**Records to process**

________________________________________

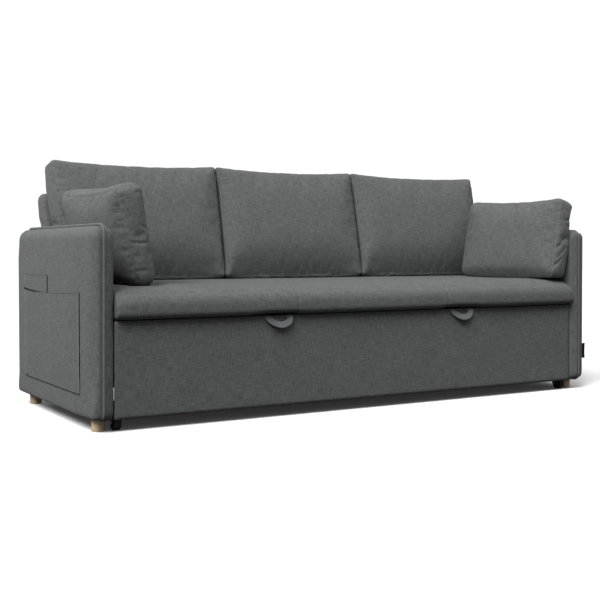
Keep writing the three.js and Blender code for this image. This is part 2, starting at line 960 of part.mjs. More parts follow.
// A frame of bars in plan, pressed from sheet and open below
function channelFrame(bars, z0, z1, wall) {
  const outside = bars.map(([x0, x1, y0, y1]) => block(x0, x1, y0, y1, z0, z1));
  const inside = bars.map(([x0, x1, y0, y1]) =>
    block(x0 + wall, x1 - wall, y0 + wall, y1 - wall, z0 - overrun, z1 - wall),
  );
  return joined(...outside).subtract(joined(...inside));
}

// Links that lift the deck, folded flat: low end on the rolling frame, high end on the deck
const linkMiddleX = (deckHalf + frameHalf - frameBar) / 2;
const linkInnerX = linkMiddleX - linkThick / 2;
const linkOuterX = linkMiddleX + linkThick / 2;
const linkLowZ = (frameBottom + frameTop) / 2;
const linkHighZ = (deckBottom + deckTop) / 2;
const linkRise = linkHighZ - linkLowZ;
const linkRun = Math.sqrt(linkLength * linkLength - linkRise * linkRise);
const linkBaseYs = [0, 1].map(
  (i) => bedFront + bedDepth * (linkFrontShare + i * linkSpacingShare),
);

function rollingFrame() {
  const sides = [-frameHalf, frameHalf - frameBar].map((x) => [x, x + frameBar, bedFront, bedRear]);
  const bars = [
    ...sides,
    [-frontBarHalf, frontBarHalf, bedFront, bedFront + frameBar],
    [-frameHalf, frameHalf, bedRear - frameBar, bedRear],
    [-frameBar / 2, frameBar / 2, bedFront, bedRear],
  ];
  const pinX = frameHalf - frameBar;
  const z = linkLowZ;
  const pins = linkBaseYs.flatMap((y) =>
    [-1, 1].flatMap((side) => linkPin(side, pinX, linkInnerX - linkPinHeadThick - touchGap, y, z)),
  );
  return channelFrame(bars, frameBottom, frameTop, frameWall).add(joined(...pins));
}

// A headed pin from a bar through the eye of a link, towards smaller or larger X
function linkPin(side, fromX, toX, y, z) {
  const headFrom = toX < fromX ? toX + linkPinHeadThick : toX - linkPinHeadThick;
  const root = fromX + (toX < fromX ? frameWall : -frameWall);
  const span = (a, b) => [Math.min(side * a, side * b), Math.max(side * a, side * b)];
  return [
    rodX(linkPinRadius, ...span(root, toX), y, z),
    rodX(linkPinHead, ...span(headFrom, toX), y, z),
  ];
}

add("bed_rolling_frame", rollingFrame(), greySteel(), bed);

const deckFront = bedFront + deckInset;
const deckRear = bedRear - deckInset;
function deckFrame() {
  const sides = [-deckHalf, deckHalf - deckBar].map((x) => [x, x + deckBar, deckFront, deckRear]);
  const bars = [
    ...sides,
    [-deckHalf, deckHalf, deckFront, deckFront + deckBar],
    [-deckHalf, deckHalf, deckRear - deckBar, deckRear],
    [-deckBar / 2, deckBar / 2, deckFront, deckRear],
  ];
  const end = linkOuterX + linkPinHeadThick + touchGap;
  const pins = linkBaseYs.flatMap((y) =>
    [-1, 1].flatMap((side) => linkPin(side, deckHalf, end, y + linkRun, linkHighZ)),
  );
  return channelFrame(bars, deckBottom, deckTop, frameWall).add(joined(...pins));
}
add("bed_deck_frame", deckFrame(), greySteel(), bed);

function liftLink() {
  const half = linkWidth / 2;
  const bar = new THREE.Shape();
  bar.absarc(0, 0, half, Math.PI / 2, Math.PI * (3 / 2), false);
  bar.absarc(linkLength, 0, half, -Math.PI / 2, Math.PI / 2, false);
  const eye = linkPinRadius + linkPinFit;
  for (const y of [0, linkLength]) {
    const hole = new THREE.Path();
    hole.absarc(y, 0, eye, 0, 2 * Math.PI, true);
    bar.holes.push(hole);
  }
  return alongX(bar, -linkThick / 2, linkThick / 2);
}
for (const [i, y] of linkBaseYs.entries()) {
  for (const [name, side] of [["left", -1], ["right", 1]]) {
    const link = liftLink();
    const row = i === 0 ? "front" : "rear";
    const mesh = add("lift_link_" + row + "_" + name, link, brightSteel(), bed);
    mesh.position.set(side * linkMiddleX, y, linkLowZ);
    mesh.rotation.x = Math.asin(linkRise / linkLength);
  }
}

const bedSlatBottom = deckTop + touchGap + strapThick;
const bedSlatTop = bedSlatBottom + slatThick;
const bedSlats = slatMat({
  half: deckHalf,
  width: bedSlatWidth,
  y0: deckFront,
  y1: deckRear,
  z0: bedSlatBottom,
  z1: bedSlatTop,
});
add("bed_slats", bedSlats, slatWood(), bed);

// Mattress with softly rounded edges
function mattress() {
  const bottom = bedSlatTop + touchGap;
  const rings = [];
  const level = (z, inset) =>
    roundedLoop(
      -mattressHalf + inset,
      mattressHalf - inset,
      bedFront + mattressInset + inset,
      bedRear - mattressInset - inset,
      2 * mattressRound,
    ).map((p) => new THREE.Vector3(p.a, p.b, z));
  for (let i = 0; i <= arcSteps; i++) {
    const angle = ((i / arcSteps) * Math.PI) / 2;
    const inset = mattressRound * (1 - Math.sin(angle));
    rings.push(level(bottom + mattressRound * (1 - Math.cos(angle)), inset));
  }
  for (let i = arcSteps; i >= 0; i--) {
    const angle = ((i / arcSteps) * Math.PI) / 2;
    const inset = mattressRound * (1 - Math.sin(angle));
    rings.push(level(mattressTop - mattressRound * (1 - Math.cos(angle)), inset));
  }
  return loft(rings);
}
add("bed_mattress", mattress(), ticking(), bed);

// Brackets with stub axles, and the rollers that run in the tracks
const trackInside = innerX - touchGap - trackWall;
const rollerOuter = trackInside - rollerPlay;
const rollerInner = rollerOuter - rollerWidth;
function rollerBracket() {
  const x0 = frameHalf + touchGap;
  const x1 = x0 + bracketThick;
  const y0 = rollerY - bracketLength / 2;
  const outline = new THREE.Shape();
  outline.moveTo(y0, frameBottom);
  outline.lineTo(y0 + bracketLength, frameBottom);
  outline.lineTo(rollerY + bracketMargin, rollerZ);
  outline.absarc(rollerY, rollerZ, bracketMargin, 0, Math.PI, false);
  outline.lineTo(y0, frameTop);
  const shoulder = rodX(stubShoulder, x0, rollerInner - touchGap, rollerY, rollerZ);
  const pin = rodX(stubRadius, x0, rollerOuter + rollerPlay / 2, rollerY, rollerZ);
  return joined(alongX(outline, x0, x1), shoulder, pin);
}
addPair("roller_bracket", rollerBracket(), greySteel, bed);

// A wheel about X: tread, rounded shoulders, dished sides and a bore
function wheel({ radius, width, bore, hub, dish, round, sides }) {
  const half = width / 2;
  const rim = radius - 2 * round;
  const profile = [
    [bore, -half],
    [hub, -half],
    [hub, dish - half],
    [rim, dish - half],
    [rim, -half],
    [radius - round, -half],
    [radius, round - half],
    [radius, half - round],
    [radius - round, half],
    [rim, half],
    [rim, half - dish],
    [hub, half - dish],
    [hub, half],
    [bore, half],
    [bore, -half],
  ];
  const outline = profile.map(([r, x]) => new THREE.Vector2(r, x));
  return facingOut(mergeLathe(new THREE.LatheGeometry(outline, sides)).rotateY(Math.PI / 2));
}

function roller() {
  const half = rollerWidth / 2;
  const bore = stubRadius + stubFit;
  const profile = [
    [bore, -half],
    [rollerRadius - rollerRound, -half],
    [rollerRadius, rollerRound - half],
    [rollerRadius, half - rollerRound],
    [rollerRadius - rollerRound, half],
    [bore, half],
    [bore, -half],
  ];
  const outline = profile.map(([r, x]) => new THREE.Vector2(r, x));
  return facingOut(mergeLathe(new THREE.LatheGeometry(outline, roundSides)).rotateY(Math.PI / 2));
}

for (const [name, side] of [["left", -1], ["right", 1]]) {
  const mount = new THREE.Group();
  mount.position.set((side * (rollerInner + rollerOuter)) / 2, rollerY, rollerZ);
  bed.add(mount);
  add("rear_roller_" + name, roller(), blackPlastic(), mount);
}

// Front casters: a fork under the rolling frame, an axle with heads and a wheel
const forkInner = wheelWidth / 2 + forkPlay;
const forkOuter = forkInner + forkWall;

function casterFork() {
  const top = frameBottom - touchGap - wheelRadius;
  const half = forkPlateLength / 2;
  const cheek = new THREE.Shape();
  cheek.moveTo(-half, top);
  cheek.lineTo(-half, top - forkWall);
  cheek.lineTo(-forkNose, 0);
  cheek.absarc(0, 0, forkNose, Math.PI, 2 * Math.PI, false);
  cheek.lineTo(half, top - forkWall);
  cheek.lineTo(half, top);
  const hole = new THREE.Path();
  hole.absarc(0, 0, axleRadius + axleFit, 0, 2 * Math.PI, true);
  cheek.holes.push(hole);
  return joined(
    alongX(cheek, -forkOuter, -forkInner),
    alongX(cheek, forkInner, forkOuter),
    block(-forkOuter, forkOuter, -half, half, top - forkWall, top),
  );
}

function casterAxle() {
  const end = forkOuter + touchGap;
  return joined(
    rodX(axleRadius, -end - axleHeadThick, end + axleHeadThick, 0, 0),
    rodX(axleHead, -end - axleHeadThick, -end, 0, 0),
    rodX(axleHead, end, end + axleHeadThick, 0, 0),
  );
}

for (const [name, side] of [["left", -1], ["right", 1]]) {
  const caster = new THREE.Group();
  caster.position.set(side * (frontBarHalf - forkOuter), casterY, wheelRadius);
  bed.add(caster);
  add("caster_fork_" + name, casterFork(), blackPlastic(), caster);
  add("caster_axle_" + name, casterAxle(), brightSteel(), caster);
  const tread = wheel({
    radius: wheelRadius,
    width: wheelWidth,
    bore: axleRadius + axleFit,
    hub: wheelHub,
    dish: wheelDish,
    round: wheelRound,
    sides: wheelSides,
  });
  add("caster_wheel_" + name, tread, blackRubber(), caster);
}

// Pull loops: a band of webbing whose two ends are sewn to the top of the front panel
function pullLoop() {
  const half = loopWidth / 2;
  const inner = half - loopWebbing;
  const corner = loopDrop * (2 / 5);
  const band = new THREE.Shape();
  band.moveTo(-half, 0);
  band.lineTo(-half, corner - loopDrop);
  band.quadraticCurveTo(-half, -loopDrop, corner - half, -loopDrop);
  band.lineTo(half - corner, -loopDrop);
  band.quadraticCurveTo(half, -loopDrop, half, corner - loopDrop);
  band.lineTo(half, 0);
  band.lineTo(inner, 0);
  band.lineTo(inner, corner - loopDrop);
  band.lineTo(-inner, corner - loopDrop);
  band.lineTo(-inner, 0);
  return alongY(band, -loopThick, 0);
}
for (const [name, side] of [["left", -1], ["right", 1]]) {
  const mesh = add("pull_loop_" + name, pullLoop(), webbing(), bed);
  mesh.position.set(side * loopPlace, panelRecess - touchGap, panelTop - loopRootDrop);
  mesh.rotation.x = -THREE.MathUtils.degToRad(loopTilt);
}

// The origin is on the floor under the middle of the whole outline
const bounds = new THREE.Box3().setFromObject(sofa, true);
const middle = bounds.getCenter(new THREE.Vector3());
sofa.position.set(-middle.x, -middle.y, 0);
const model = new THREE.Group();
model.add(sofa);

export default model;
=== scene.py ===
# Looks of the three seat sofa with a bed that rolls out from under the seat.
# Metres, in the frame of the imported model: +Z up, the front looks along -Y.
import json
import math

import bpy
import numpy as np
from mathutils import Matrix, Vector, noise


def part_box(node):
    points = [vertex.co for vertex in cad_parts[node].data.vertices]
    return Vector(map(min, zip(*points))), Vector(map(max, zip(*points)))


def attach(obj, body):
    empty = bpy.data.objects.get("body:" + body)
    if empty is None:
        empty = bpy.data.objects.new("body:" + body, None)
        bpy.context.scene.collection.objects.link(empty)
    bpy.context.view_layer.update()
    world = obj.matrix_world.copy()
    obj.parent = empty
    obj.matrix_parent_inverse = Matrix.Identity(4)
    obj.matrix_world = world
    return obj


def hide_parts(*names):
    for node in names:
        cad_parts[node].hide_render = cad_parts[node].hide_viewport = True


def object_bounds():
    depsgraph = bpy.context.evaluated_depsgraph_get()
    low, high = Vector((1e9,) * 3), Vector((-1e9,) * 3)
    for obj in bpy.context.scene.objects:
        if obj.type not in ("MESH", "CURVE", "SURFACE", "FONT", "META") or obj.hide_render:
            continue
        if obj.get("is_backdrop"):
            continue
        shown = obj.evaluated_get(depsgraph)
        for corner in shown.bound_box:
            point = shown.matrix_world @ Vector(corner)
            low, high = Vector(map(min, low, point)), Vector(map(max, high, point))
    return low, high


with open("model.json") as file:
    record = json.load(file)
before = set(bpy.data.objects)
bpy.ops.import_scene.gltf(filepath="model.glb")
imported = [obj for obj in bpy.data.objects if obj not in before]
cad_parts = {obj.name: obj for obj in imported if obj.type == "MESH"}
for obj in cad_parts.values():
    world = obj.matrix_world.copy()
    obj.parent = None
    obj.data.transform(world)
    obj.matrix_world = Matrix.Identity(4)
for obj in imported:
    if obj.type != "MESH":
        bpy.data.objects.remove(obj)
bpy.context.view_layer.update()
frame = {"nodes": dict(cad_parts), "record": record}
scene = bpy.context.scene

# Shared names and sizes
WEAVE = "weave"  # UV layer that holds each panel's flat place in metres
PLACE = "place"  # where a vertex sits on its piece, each axis from -1 to 1
SIDE = {-1: "left", 1: "right"}
TINY = 1e-9  # keeps a division from having zero below
LEAN = math.radians(15)  # of the backrest
INNER = 0.9835  # half the width between the arms
ARM_TOP = 0.658
SEAT_TOP = 0.4612  # where the loose cushions stand


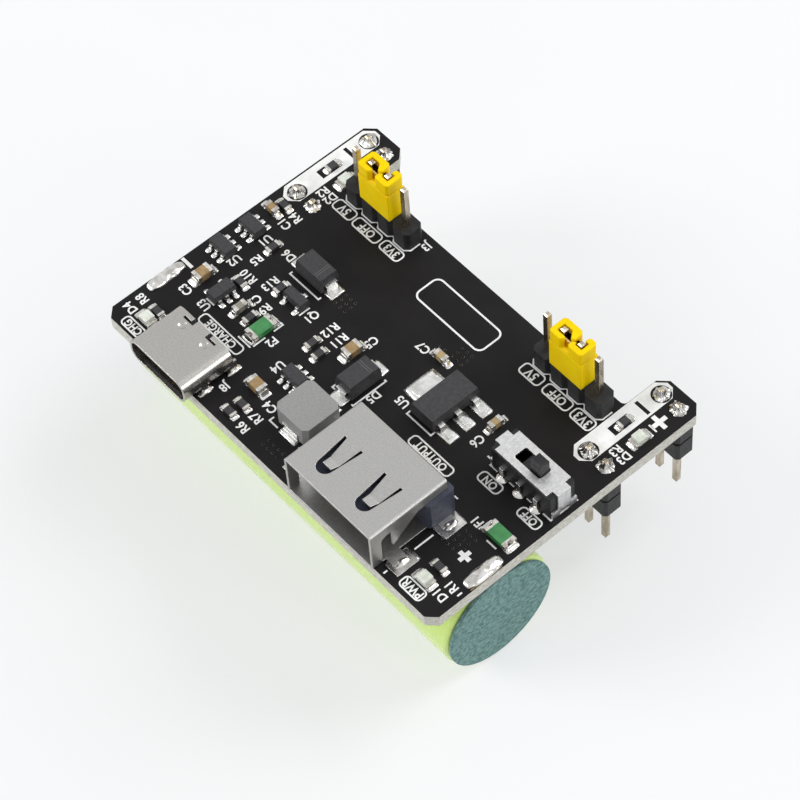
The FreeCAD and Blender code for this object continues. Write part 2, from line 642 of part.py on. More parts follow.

________________________________________

**Task instructions**
Retype, word for word, every line from the line with "the front panel" to the line with "cad_parts[node].hide_render = cad_parts[node].hide_viewport", inclusive. Add nothing.

**Full output**
// Pull loops: a band of webbing whose two ends are sewn to the top of the front panel
function pullLoop() {
  const half = loopWidth / 2;
  const inner = half - loopWebbing;
  const corner = loopDrop * (2 / 5);
  const band = new THREE.Shape();
  band.moveTo(-half, 0);
  band.lineTo(-half, corner - loopDrop);
  band.quadraticCurveTo(-half, -loopDrop, corner - half, -loopDrop);
  band.lineTo(half - corner, -loopDrop);
  band.quadraticCurveTo(half, -loopDrop, half, corner - loopDrop);
  band.lineTo(half, 0);
  band.lineTo(inner, 0);
  band.lineTo(inner, corner - loopDrop);
  band.lineTo(-inner, corner - loopDrop);
  band.lineTo(-inner, 0);
  return alongY(band, -loopThick, 0);
}
for (const [name, side] of [["left", -1], ["right", 1]]) {
  const mesh = add("pull_loop_" + name, pullLoop(), webbing(), bed);
  mesh.position.set(side * loopPlace, panelRecess - touchGap, panelTop - loopRootDrop);
  mesh.rotation.x = -THREE.MathUtils.degToRad(loopTilt);
}

// The origin is on the floor under the middle of the whole outline
const bounds = new THREE.Box3().setFromObject(sofa, true);
const middle = bounds.getCenter(new THREE.Vector3());
sofa.position.set(-middle.x, -middle.y, 0);
const model = new THREE.Group();
model.add(sofa);

export default model;
=== scene.py ===
# Looks of the three seat sofa with a bed that rolls out from under the seat.
# Metres, in the frame of the imported model: +Z up, the front looks along -Y.
import json
import math

import bpy
import numpy as np
from mathutils import Matrix, Vector, noise


def part_box(node):
    points = [vertex.co for vertex in cad_parts[node].data.vertices]
    return Vector(map(min, zip(*points))), Vector(map(max, zip(*points)))


def attach(obj, body):
    empty = bpy.data.objects.get("body:" + body)
    if empty is None:
        empty = bpy.data.objects.new("body:" + body, None)
        bpy.context.scene.collection.objects.link(empty)
    bpy.context.view_layer.update()
    world = obj.matrix_world.copy()
    obj.parent = empty
    obj.matrix_parent_inverse = Matrix.Identity(4)
    obj.matrix_world = world
    return obj


def hide_parts(*names):
    for node in names:
        cad_parts[node].hide_render = cad_parts[node].hide_viewport = True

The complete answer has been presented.